Goal of the exercise
Copy the data exactly from the line that contains "const group = new THREE.Group();" through the line that contains "world = obj.matrix_world.copy()", keeping both end lines and leaving out everything else.

Raw data

_ _ _ _

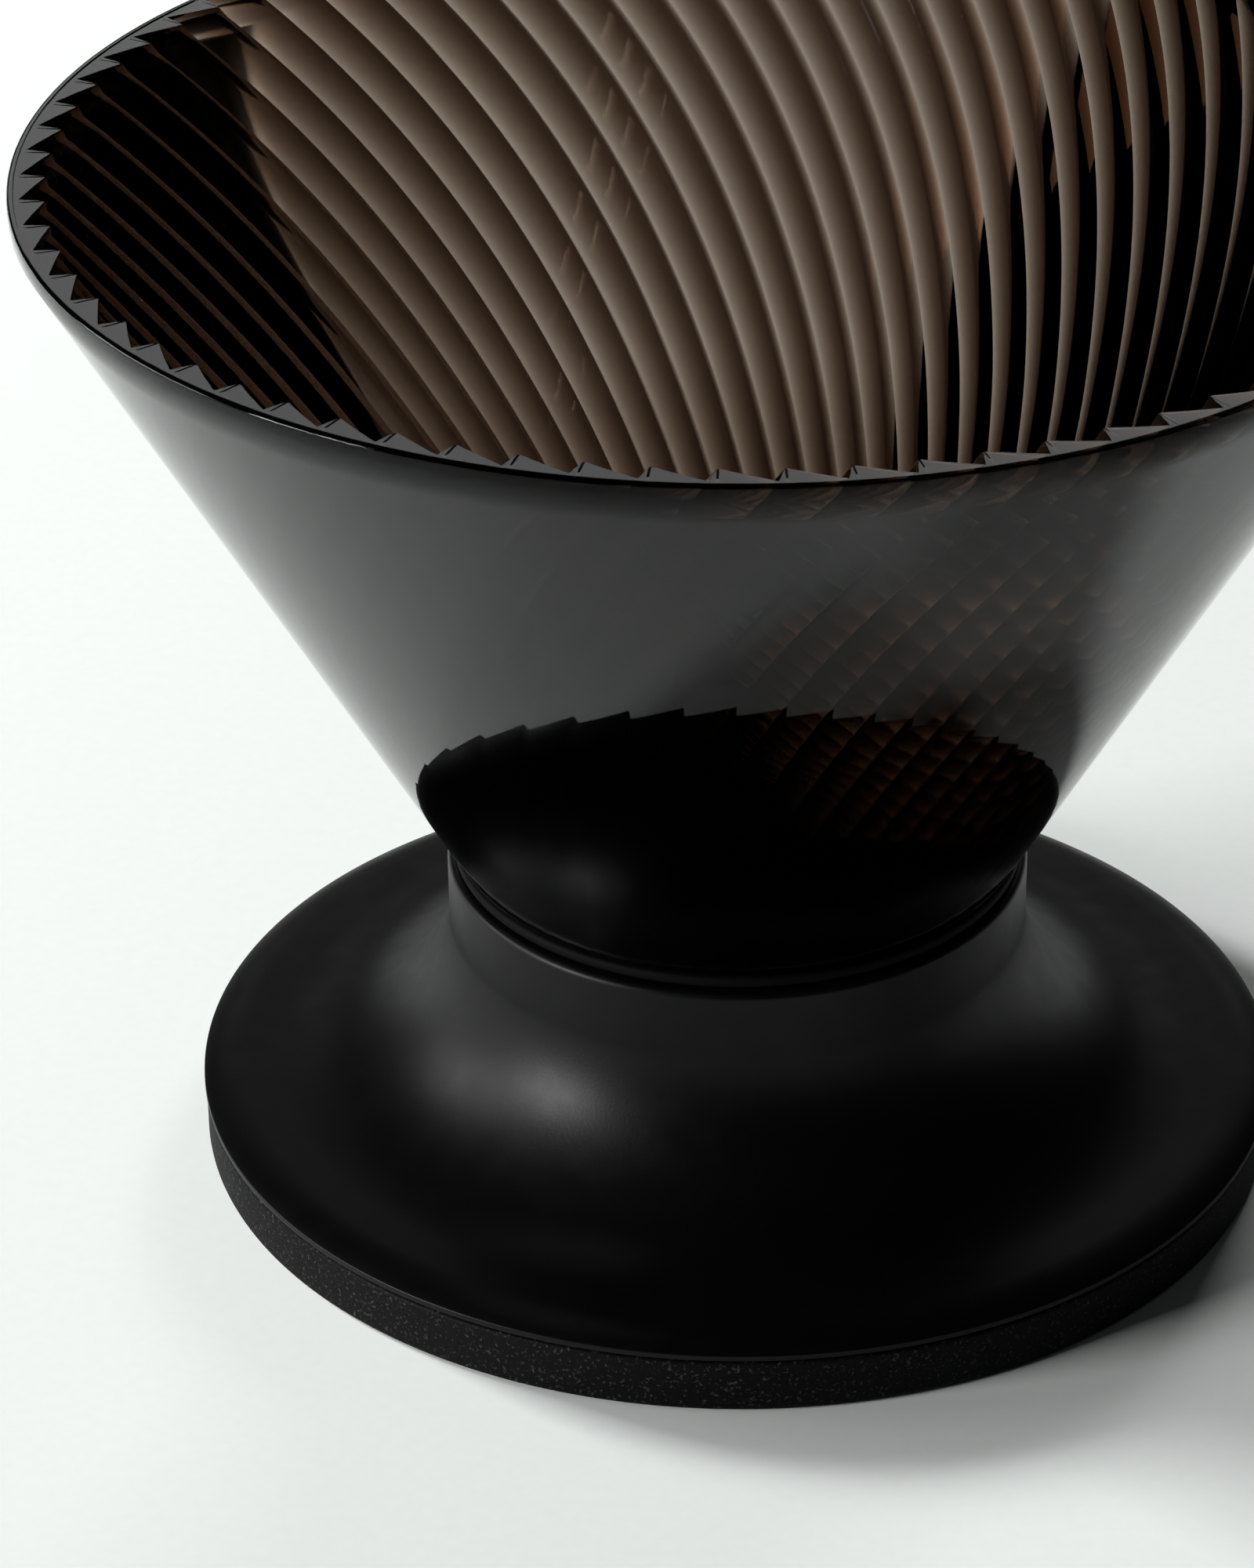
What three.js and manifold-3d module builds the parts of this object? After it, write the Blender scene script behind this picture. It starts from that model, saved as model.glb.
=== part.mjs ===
// Pour over dripper: a ribbed smoked cone that stands in a separate flared base.
// Millimetres, +Z up. Z is the axis of every piece and z = 0 is the plane that the base stands on.

import * as THREE from 'three';
import { mergeVertices } from 'three/addons/utils/BufferGeometryUtils.js';
import Module from 'manifold-3d';

// Driving dimensions of the cone.
const RIM_RADIUS = 58;
const RIM_HEIGHT = 88.8;
const RIM_BAND = 1.3;
const CONE_HALF_ANGLE = THREE.MathUtils.degToRad(29.5);
const OUTLET_HEIGHT = 7;
const OUTLET_WALL = 1.6;

// The wall behind the ribs, measured across: even from the rim down, then thicker to the neck.
const WALL = 1.1;
const NECK_WALL = 2.3;
const WALL_CHANGE_HEIGHT = 55;

// The ribs inside the cone: a saw-tooth that spirals, and turns faster towards the rim.
// They are even in depth from the rim down, and get shallower from the middle to the outlet.
const RIB_COUNT = 72;
const RIB_DEPTH = 2.1;
const RIB_DEPTH_AT_OUTLET = 0.5;
const RIB_CHANGE_HEIGHT = 45;
const RIB_TIP_SHARE = 0.108;
const RIB_PHASE = THREE.MathUtils.degToRad(3);
const TWIST_SLOW = THREE.MathUtils.degToRad(0.55);
const TWIST_GAIN = THREE.MathUtils.degToRad(2.07e-4);
const TWIST_CHANGE_HEIGHT = 48;
const RIB_LEVELS = 10;

// The neck: the cone's shoulder stands over the collar, and its skirt hangs inside the collar.
const SHOULDER_HEIGHT = 27.5;
const SKIRT_OUTER = 22.9;
const SKIRT_INNER = 21.4;
const SKIRT_BOTTOM = 14;

// Driving dimensions of the base.
const COLLAR_TOP = 25.9;
const COLLAR_OUTER = 24.65;
const COLLAR_BORE = 23.2;
const COLLAR_CREASE = 20;
const LIP_ROUND = 0.6;
const FLARE_RADIUS = 15.5;
const FLANGE_HEIGHT = 6.4;
const SHELL = 2.3;
const EDGE_RADIUS = 46.2;
const EDGE_HEIGHT = 5.5;
const EDGE_LIP = 0.5;
const ROLL_OFF = 3.5;
const EDGE_SKIRT_OUTER = 44.6;
const EDGE_SKIRT_INNER = 43;
const EDGE_SKIRT_BOTTOM = 1.2;

// The ring under the flange that centres the dripper on a mug or server.
const LOCATING_RING_OUTER = 32.4;
const LOCATING_RING_INNER = 31;
const LOCATING_RING_BOTTOM = 1;

// The silicone parts, which keep a small gap to their neighbours.
const GAP = 0.3;
const BAND_OUTER = 46.05;
const BAND_LEG_INNER = 42;
const GASKET_OUTER = 24.1;

const CONE_SEGMENTS = RIB_COUNT;
const RING_SEGMENTS = 48;
const FLARE_STEPS = 8;
const ROLL_STEPS = 3;
const QUARTER_TURN = Math.PI / 2;

const wasm = await Module();
wasm.setup();

const smokedPlastic = new THREE.MeshStandardMaterial({ color: 0x2b2723, roughness: 0.08, metalness: 0 });
const satinPlastic = new THREE.MeshStandardMaterial({ color: 0x151515, roughness: 0.45, metalness: 0 });
const mattSilicone = new THREE.MeshStandardMaterial({ color: 0x242424, roughness: 0.8, metalness: 0 });
const darkSilicone = new THREE.MeshStandardMaterial({ color: 0x0c0c0c, roughness: 0.7, metalness: 0 });

// Outside radius of the cone at a height: it reaches the rim's radius at the foot of the rim band.
function coneRadius(height) {
  const below = RIM_HEIGHT - RIM_BAND - height;
  return RIM_RADIUS - below * Math.tan(CONE_HALF_ANGLE);
}

// Radius of the notches between the ribs. It is even inside the rim band, and below the shoulder
// it goes on in at the same slope.
function notchRadius(height) {
  if (height >= WALL_CHANGE_HEIGHT) return Math.min(coneRadius(height), RIM_RADIUS) - WALL;
  const upper = coneRadius(WALL_CHANGE_HEIGHT) - WALL;
  return upper - (WALL_CHANGE_HEIGHT - height) * neckSlope();
}

// How fast the notches come in below the height where the wall starts to thicken.
function neckSlope() {
  const upper = coneRadius(WALL_CHANGE_HEIGHT) - WALL;
  const lower = coneRadius(SHOULDER_HEIGHT) - NECK_WALL;
  return (upper - lower) / (WALL_CHANGE_HEIGHT - SHOULDER_HEIGHT);
}

function ribDepth(height) {
  const share = (height - OUTLET_HEIGHT) / (RIB_CHANGE_HEIGHT - OUTLET_HEIGHT);
  return THREE.MathUtils.lerp(RIB_DEPTH_AT_OUTLET, RIB_DEPTH, THREE.MathUtils.clamp(share, 0, 1));
}

// Angle that a rib has turned by, from the rim down to a height.
function ribTwist(height) {
  const rise = (level) => Math.max(level - TWIST_CHANGE_HEIGHT, 0) ** 3 / 3;
  return TWIST_SLOW * (height - RIM_HEIGHT) + TWIST_GAIN * (rise(height) - rise(RIM_HEIGHT));
}

// Merges the vertices that share a place and drops the triangles that this leaves with no area.
function weld(geometry) {
  geometry.deleteAttribute('normal');
  geometry.deleteAttribute('uv');
  const merged = mergeVertices(geometry);
  const index = merged.getIndex().array;
  const kept = [];
  for (let i = 0; i < index.length; i += 3) {
    const [a, b, c] = [index[i], index[i + 1], index[i + 2]];
    if (a !== b && b !== c && c !== a) kept.push(a, b, c);
  }
  merged.setIndex(kept);
  return merged;
}

// Turns an outline of [radius, height] points about Z. The outline runs out along the bottom,
// up the outside and back in along the top.
function revolve(outline, segments) {
  const points = outline.map(([radius, height]) => new THREE.Vector2(radius, height));
  const geometry = new THREE.LatheGeometry(points, segments);
  geometry.rotateX(QUARTER_TURN);
  return weld(geometry);
}

// Points on an arc about a [radius, height] centre, from one angle to another, both in radians.
function arc(centre, size, from, to, steps) {
  const points = [];
  for (let step = 0; step <= steps; step += 1) {
    const angle = from + (to - from) * step / steps;
    points.push([centre[0] + size * Math.cos(angle), centre[1] + size * Math.sin(angle)]);
  }
  return points;
}

function toSolid(geometry) {
  const vertProperties = new Float32Array(geometry.getAttribute('position').array);
  const triVerts = new Uint32Array(geometry.getIndex().array);
  return new wasm.Manifold(new wasm.Mesh({ numProp: 3, vertProperties, triVerts }));
}

function toGeometry(solid) {
  const mesh = solid.getMesh();
  const geometry = new THREE.BufferGeometry();
  geometry.setAttribute('position', new THREE.BufferAttribute(mesh.vertProperties, 3));
  geometry.setIndex(new THREE.BufferAttribute(mesh.triVerts, 1));
  geometry.computeVertexNormals();
  return geometry;
}

// One level of the cone's inside: a notch and a rib tip in turn, round the axis.
function ribRing(height) {
  const notch = notchRadius(height);
  const tip = notch - ribDepth(height);
  const pitch = 2 * Math.PI / RIB_COUNT;
  const ring = [];
  for (let rib = 0; rib < RIB_COUNT; rib += 1) {
    const angle = RIB_PHASE + ribTwist(height) + rib * pitch;
    const tipAngle = angle + RIB_TIP_SHARE * pitch;
    ring.push([notch * Math.cos(angle), notch * Math.sin(angle), height]);
    ring.push([tip * Math.cos(tipAngle), tip * Math.sin(tipAngle), height]);
  }
  return ring;
}

// The space inside the cone, as one closed body that runs past the rim and the outlet.
function bowlSpace() {
  const bottom = OUTLET_HEIGHT - 1;
  const bandFoot = RIM_HEIGHT - RIM_BAND;
  const top = RIM_HEIGHT + 1;
  const points = [[0, 0, bottom]];
  for (let level = 0; level < RIB_LEVELS; level += 1) {
    points.push(...ribRing(bottom + (bandFoot - bottom) * level / (RIB_LEVELS - 1)));
  }
  points.push(...ribRing(top), [0, 0, top]);

  const around = 2 * RIB_COUNT;
  const last = points.length - 1;
  const at = (level, step) => 1 + level * around + step % around;
  const index = [];
  for (let step = 0; step < around; step += 1) {
    index.push(0, at(0, step + 1), at(0, step));
    index.push(last, at(RIB_LEVELS, step), at(RIB_LEVELS, step + 1));
    for (let level = 0; level < RIB_LEVELS; level += 1) {
      index.push(at(level, step), at(level, step + 1), at(level + 1, step + 1));
      index.push(at(level, step), at(level + 1, step + 1), at(level + 1, step));
    }
  }
  const geometry = new THREE.BufferGeometry();
  geometry.setAttribute('position', new THREE.Float32BufferAttribute(points.flat(), 3));
  geometry.setIndex(index);
  return geometry;
}

// The smoked cone, with its rim, its spiral ribs, the shoulder and skirt of its neck and its outlet.
function dripperCone() {
  const outletOuter = notchRadius(OUTLET_HEIGHT) + OUTLET_WALL;
  const pocketTop = OUTLET_HEIGHT + (SKIRT_INNER - outletOuter) / neckSlope();
  const outside = revolve([
    [0, OUTLET_HEIGHT],
    [outletOuter, OUTLET_HEIGHT],
    [SKIRT_INNER, pocketTop],
    [SKIRT_INNER, SKIRT_BOTTOM],
    [SKIRT_OUTER, SKIRT_BOTTOM],
    [SKIRT_OUTER, SHOULDER_HEIGHT],
    [coneRadius(SHOULDER_HEIGHT), SHOULDER_HEIGHT],
    [RIM_RADIUS, RIM_HEIGHT - RIM_BAND],
    [RIM_RADIUS, RIM_HEIGHT],
    [0, RIM_HEIGHT],
  ], CONE_SEGMENTS);
  return toGeometry(toSolid(outside).subtract(toSolid(bowlSpace())));
}

// The flare's arc meets the collar at its crease and lies level where it meets the flange.
function flareCentre() {
  const height = FLANGE_HEIGHT + FLARE_RADIUS;
  const reach = Math.sqrt(FLARE_RADIUS ** 2 - (height - COLLAR_CREASE) ** 2);
  return [COLLAR_OUTER + reach, height];
}

// The outside of the base from its edge to the collar's bore: the edge rolls off, the flare rises.
function baseTop() {
  const centre = flareCentre();
  const drop = FLANGE_HEIGHT - EDGE_HEIGHT;
  const rollRadius = (ROLL_OFF ** 2 + drop ** 2) / (2 * drop);
  const rollAngle = Math.asin(ROLL_OFF / rollRadius);
  const rollCentre = [EDGE_RADIUS - ROLL_OFF, FLANGE_HEIGHT - rollRadius];
  const creaseAngle = Math.PI + Math.asin((centre[1] - COLLAR_CREASE) / FLARE_RADIUS);
  const lipCentre = [COLLAR_OUTER - LIP_ROUND, COLLAR_TOP - LIP_ROUND];
  return [
    ...arc(rollCentre, rollRadius, QUARTER_TURN - rollAngle, QUARTER_TURN, ROLL_STEPS),
    ...arc(centre, FLARE_RADIUS, 3 * QUARTER_TURN, creaseAngle, FLARE_STEPS),
    ...arc(lipCentre, LIP_ROUND, 0, QUARTER_TURN, ROLL_STEPS),
    [COLLAR_BORE, COLLAR_TOP],
  ];
}

// The hollow under the base, from the collar's bore to the flat of the flange. A ring stands in it.
function baseUnderside() {
  const centre = flareCentre();
  const radius = FLARE_RADIUS + SHELL;
  const boreAngle = Math.PI + Math.acos((centre[0] - COLLAR_BORE) / radius);
  const hollow = arc(centre, radius, boreAngle, 3 * QUARTER_TURN, FLARE_STEPS);
  const heightAt = (place) => centre[1] - Math.sqrt(radius ** 2 - (centre[0] - place) ** 2);
  return [
    ...hollow.filter(([place]) => place < LOCATING_RING_INNER),
    [LOCATING_RING_INNER, heightAt(LOCATING_RING_INNER)],
    [LOCATING_RING_INNER, LOCATING_RING_BOTTOM],
    [LOCATING_RING_OUTER, LOCATING_RING_BOTTOM],
    [LOCATING_RING_OUTER, heightAt(LOCATING_RING_OUTER)],
    ...hollow.filter(([place]) => place > LOCATING_RING_OUTER),
  ];
}

// The flared base: a collar, a hollow flare under it and a thin flange with a skirt at its edge.
function baseShell() {
  const outline = [
    ...baseUnderside(),
    [EDGE_SKIRT_INNER, FLANGE_HEIGHT - SHELL],
    [EDGE_SKIRT_INNER, EDGE_SKIRT_BOTTOM],
    [EDGE_SKIRT_OUTER, EDGE_SKIRT_BOTTOM],
    [EDGE_SKIRT_OUTER, EDGE_HEIGHT - EDGE_LIP],
    [EDGE_RADIUS, EDGE_HEIGHT - EDGE_LIP],
    ...baseTop(),
  ];
  outline.push(outline[0]);
  return revolve(outline, RING_SEGMENTS);
}

// The silicone band round the base's edge, with a leg that turns in under the skirt.
function footBand() {
  const top = EDGE_HEIGHT - EDGE_LIP - GAP;
  const legTop = EDGE_SKIRT_BOTTOM - GAP;
  const inner = EDGE_SKIRT_OUTER + GAP;
  return revolve([
    [BAND_LEG_INNER, 0],
    [BAND_OUTER, 0],
    [BAND_OUTER, top],
    [inner, top],
    [inner, legTop],
    [BAND_LEG_INNER, legTop],
    [BAND_LEG_INNER, 0],
  ], RING_SEGMENTS);
}

// The silicone gasket, stretched round the top of the skirt between the shoulder and the collar.
function neckGasket() {
  const inner = SKIRT_OUTER + GAP;
  const bottom = COLLAR_TOP + GAP;
  const top = SHOULDER_HEIGHT - GAP;
  return revolve([
    [inner, bottom],
    [GASKET_OUTER, bottom],
    [GASKET_OUTER, top],
    [inner, top],
    [inner, bottom],
  ], RING_SEGMENTS);
}

function addPiece(parent, name, geometry, material) {
  const mesh = new THREE.Mesh(geometry, material);
  mesh.name = name;
  parent.add(mesh);
}

const group = new THREE.Group();
addPiece(group, 'base_shell', baseShell(), satinPlastic);
addPiece(group, 'foot_band', footBand(), mattSilicone);
addPiece(group, 'neck_gasket', neckGasket(), darkSilicone);
addPiece(group, 'dripper_cone', dripperCone(), smokedPlastic);

export default group;
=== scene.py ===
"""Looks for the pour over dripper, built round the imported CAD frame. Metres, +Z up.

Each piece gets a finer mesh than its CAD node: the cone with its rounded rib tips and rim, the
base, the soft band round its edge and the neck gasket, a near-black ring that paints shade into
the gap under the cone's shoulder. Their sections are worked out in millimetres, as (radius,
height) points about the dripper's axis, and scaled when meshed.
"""

import math

import bmesh
import bpy
from mathutils import Matrix, Vector


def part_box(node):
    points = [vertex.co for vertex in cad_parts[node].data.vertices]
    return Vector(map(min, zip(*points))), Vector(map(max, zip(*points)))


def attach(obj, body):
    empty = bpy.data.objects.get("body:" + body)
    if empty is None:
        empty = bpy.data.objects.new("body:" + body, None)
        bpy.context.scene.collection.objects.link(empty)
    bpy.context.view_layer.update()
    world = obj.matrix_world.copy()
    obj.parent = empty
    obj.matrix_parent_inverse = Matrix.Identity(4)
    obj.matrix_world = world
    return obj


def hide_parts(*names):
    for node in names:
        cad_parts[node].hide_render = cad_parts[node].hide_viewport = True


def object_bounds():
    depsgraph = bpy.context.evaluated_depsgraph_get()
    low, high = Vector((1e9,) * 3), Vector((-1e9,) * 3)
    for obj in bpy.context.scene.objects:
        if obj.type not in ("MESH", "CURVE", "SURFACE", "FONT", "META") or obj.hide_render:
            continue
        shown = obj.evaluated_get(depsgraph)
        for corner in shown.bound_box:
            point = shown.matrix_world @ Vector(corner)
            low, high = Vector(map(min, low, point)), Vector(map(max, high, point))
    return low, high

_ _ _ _

Completed task
const group = new THREE.Group();
addPiece(group, 'base_shell', baseShell(), satinPlastic);
addPiece(group, 'foot_band', footBand(), mattSilicone);
addPiece(group, 'neck_gasket', neckGasket(), darkSilicone);
addPiece(group, 'dripper_cone', dripperCone(), smokedPlastic);

export default group;
=== scene.py ===
"""Looks for the pour over dripper, built round the imported CAD frame. Metres, +Z up.

Each piece gets a finer mesh than its CAD node: the cone with its rounded rib tips and rim, the
base, the soft band round its edge and the neck gasket, a near-black ring that paints shade into
the gap under the cone's shoulder. Their sections are worked out in millimetres, as (radius,
height) points about the dripper's axis, and scaled when meshed.
"""

import math

import bmesh
import bpy
from mathutils import Matrix, Vector


def part_box(node):
    points = [vertex.co for vertex in cad_parts[node].data.vertices]
    return Vector(map(min, zip(*points))), Vector(map(max, zip(*points)))


def attach(obj, body):
    empty = bpy.data.objects.get("body:" + body)
    if empty is None:
        empty = bpy.data.objects.new("body:" + body, None)
        bpy.context.scene.collection.objects.link(empty)
    bpy.context.view_layer.update()
    world = obj.matrix_world.copy()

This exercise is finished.